Friday morning began with an expected hangover and my first experience in a cruise-ship shower. Despite the concerning sign warning to “not scald” myself, that’s exactly what I did. On the nipple. (I’ve since recovered). I had to be up by 7:30 after partying all night because I had to get fresh, clean and snatched for the photo-op, of course. As I was struggling to focus my eyes enough to draw my eyebrows on straight, I got a phone call on the cabin phone (the only reliable method of communication on the ship). The voice didn’t introduce itself, just said, “I’m fucking dying”, and I knew it was Jennifer. We had plans to meet at 9am to get toward the front of the photo line and be done with the whole thing earlier rather than later. Thankfully, everyone seemed to be on “Donnie time” (a coined term meaning whenever you happen to be ready, regardless of appointed time) and we arrived to the already massive line by around 10am.
I was tarted up in my special “plus size hoochie” outfit, Michael Kors high top kicks and some bright blue lipstick (as had become my signature color on the ship) and I was feeling VERY sassy for the early hour. Once our group made our way into the photo room, the line flew by. I had never done a cattle-line photo op before, so I was studying the interactions of the groups before ours. Each group of ten people (women…it’s…it’s women) has approximately 2 seconds to scramble to their spot, look like a human person for the photo and then get the hell out of sight of the band. That’s a bit of an exaggeration, but not much of one. As far as I could tell, we would be allowed to say a quick hello and even more quickly embrace each New Kid as we moved past him on our way to our designated man. As I was a Donnie Girl for the day, I only had to say hello to Danny before I got to Donnie and got situated. As you may have read in my novella about the time I met Nick Carter, or the time I asked Aaron Carter if I could hold him on my hip like a toddler, I’m extremely awkward under M&G pressure. I stared at Danny for a good 3 seconds before saying “Um, hi!” and he sort of smiled and nodded before urging me with his eyes to move the hell on.

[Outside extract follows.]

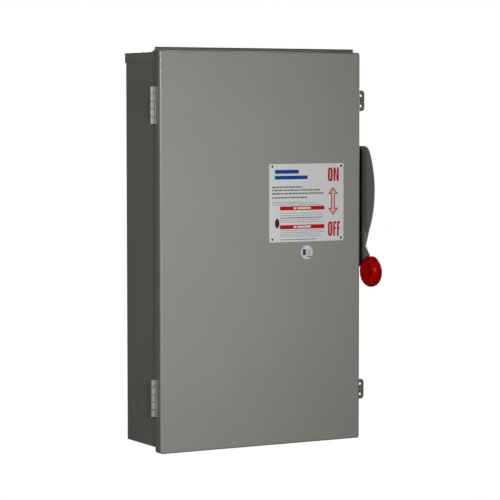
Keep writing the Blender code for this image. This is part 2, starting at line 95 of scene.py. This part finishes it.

Next in line was Donnie. I sidled up next to him, smiled and gave him a quick hug before he looked down and said, “Oh, hey! I really like your shoes!” so I panicked and blurted, “Yeah, so do I!” instead of thanking him for the compliment. Because I guess I’m an asshole when I panic. I think I stood up straight and looked in the direction of the camera, but I honestly have no idea. It’s all so fast. I might be a hunchback with one squinty eye for all I know. And I won’t know for another couple of weeks when they post these dastardly pictures. Fingers crossed, everyone. Can’t be worse than my photo with Nick Carter:
The girl in front of me, the other Donnie Girl, must have been in a bit of shock as well because she did not move after that camera click. We’re supposed to march forward and briefly greet/hug the other guys as we make our way out of there, but she didn’t. She just stood there. The security guard tried to gently prod her while making sure she didn’t trip and she just looked at him and stood there. Which made me have to stand there. By the time she started moving her feet, the vibe was SUPER awkward. Jordan was staring at us, or maybe through us, and I panicked yet again and just sort of went in for a hug while he wasn’t ready. I basically assumed the Heimlich stance on him, from the front (I know) without exerting any force (thankfully), then I calmly moved on and said a very cordial hello to Joe, my forever favorite. Bless his heart, he smiled and said he loved my lipstick (which might have been my motivation for keeping that same shade on for most of the next few days, but I’ll never admit to that in court). I gave him a quick hug, then shuffled down to step on Jon’s foot while he flinched slightly and said, “Hey sweetheart” or something more Jon-like that I definitely blacked out.
Then I robotically shuffled my way off the platform and back into the sea of waiting ladies so I could hurry up and think about my awkwardness for the rest of my life.